Assessing and managing condensation risk in buildings involves a comprehensive consideration of various factors. These factors can be broadly categorized as follows:

Exterior Environment: This encompasses both macro and local microclimates surrounding the building.

Interior Environment: Factors such as building use, intended occupancy levels, and conditioning methods employed within the structure.

Building Envelope: This includes the position, thickness, and material properties of building materials, especially insulation, vapour barriers, and breathable membranes as required by building codes and standards.

Ventilation: Assessing the adequacy of both mechanical and passive ventilation systems, both within the building itself and cavities and roof spaces.

Thermal Analysis and Dew Point: Understanding the thermal characteristics of the building envelope and identifying dew point locations are crucial for mitigating condensation risk.

Frequency of Condensation Risk: Determining how often condensation risk occurs in the given environment. Various tools are available for building designers and engineers to evaluate condensation risk.

While many user-friendly software models have been developed internationally, not all may be fully tailored to Australian conditions. However, generic material properties and detailed climate data are readily accessible, and fundamental psychrometric principles apply universally. When in doubt, it's highly recommended to conduct or commission a condensation risk analysis. This analysis enables a thorough assessment of risks, facilitating informed decisions on necessary mitigation measures.

Calculation Methods for Condensation Risk :

Surface Condensation: The British Standard BS EN ISO 13788:2002 provides a method for calculating internal surface temperatures critical to avoiding surface humidity and interstitial condensation. Parameters such as external and internal temperatures, relative humidity, and thermal resistance of the building envelope are considered.
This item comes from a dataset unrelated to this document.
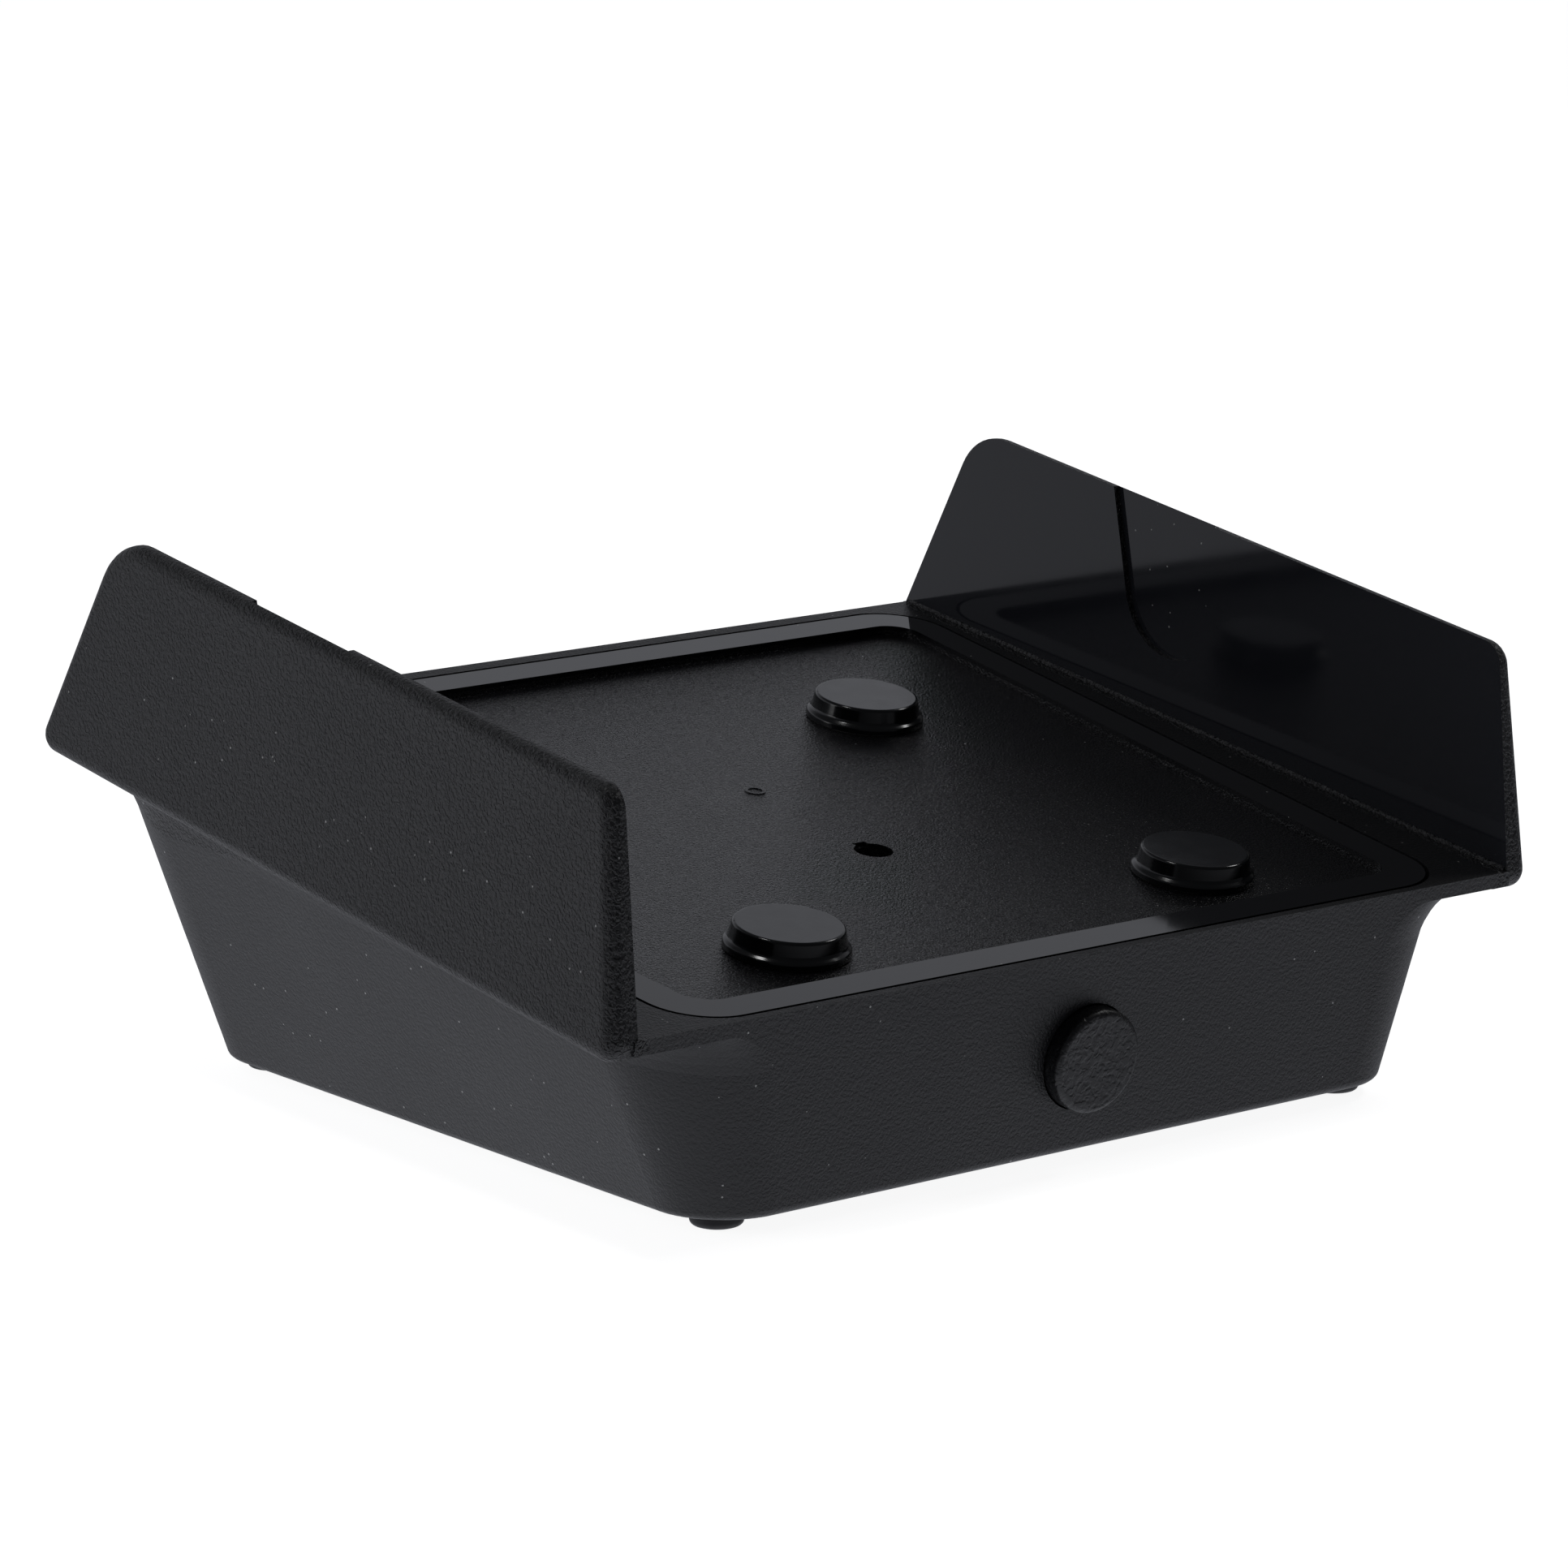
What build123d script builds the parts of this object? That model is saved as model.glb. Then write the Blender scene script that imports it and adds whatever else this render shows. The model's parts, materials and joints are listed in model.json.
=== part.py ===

To prevent mould growth, surface relative humidity should not persist above 80% for extended periods.

Interstitial Condensation: Two main methods are employed in assessing interstitial condensation risk: steady-state and transient.

Steady-State Methods: These methods assume one-dimensional, steady-state conditions and are often referred to as "Glaser methods." While simplistic, they offer a practical means to estimate condensation risk. Though not precise prediction tools, they aid in comparing different constructions and assessing modification effects. Limitations include not accounting for dynamic changes within constructions.

Transient Methods: More complex than steady-state methods, transient calculations model dynamic changes within constructions over time intervals, considering factors such as moisture content variation, material properties, air movement, and hygroscopic capacities. They provide a more detailed understanding of condensation risk dynamics.

In summary, a thorough understanding of these factors and calculation methods is essential for effectively managing condensation risk in buildings, ensuring occupant comfort, and structural integrity, and preventing moisture-related issues such as mould growth and structural damage.